Kylie Minogue finally met Nick Cave on the day they recorded their duet in Melbourne early in 1995. He sent her the lyrics to Where The Wild Roses Grow, she flew down from Sydney and entered the studio.

"I had read in a couple of his interviews kind words about me," she recalls," and he had a little Kylie tour bag which was so...touching! I couldn't believe it. I'd also heard through Michael Hutchence that he wanted to work with me. I was always open to the idea but never actively pursued it. I figured it would just come around.

"My main motivation was interest. I had no idea what he would do with me," she says breathlessly. "It was a completely different way of performing for me. He said 'Don't sing it, don't get too showy'. I felt more like I was acting."

Kylie admits to a lack of familiarity with the bulk of Nick Cave's work but then, she was only ten when he was wreaking havoc in the Melbourne music scene.
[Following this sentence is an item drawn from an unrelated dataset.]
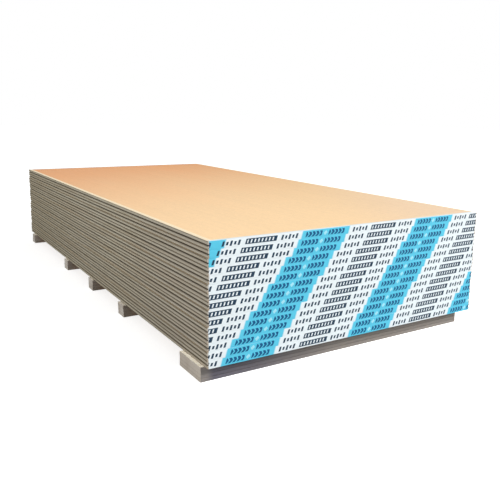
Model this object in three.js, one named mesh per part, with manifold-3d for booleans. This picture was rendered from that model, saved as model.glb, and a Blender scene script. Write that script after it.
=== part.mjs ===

"The more I get to know about him the more intrigued I am. I'm glad I didn't know so much before; perhaps I would have been intimidated or shy. I mean, the violence in his songs...from my meeting with him he's been such a gentleman, so sweet. Maybe it's an act," she adds, dissolving into a fetching giggle.

Apart from being clearly thrilled with the single, video and several live engagements in the UK, Kylie counts the Bad Seeds collaboration as valuable progress in a career which has long railed against restrictive public perceptions.

"Just the fact that Nick asked me," she gasps. "I'm so flattered! I think it was very courageous on his part. I guess it might piss some of his fans off, hardcore fans." She laughs wickedly, like a teen queen caught smoking in the toilets. "And he says he's got lots of other songs for me so I'll have to make him hand them over."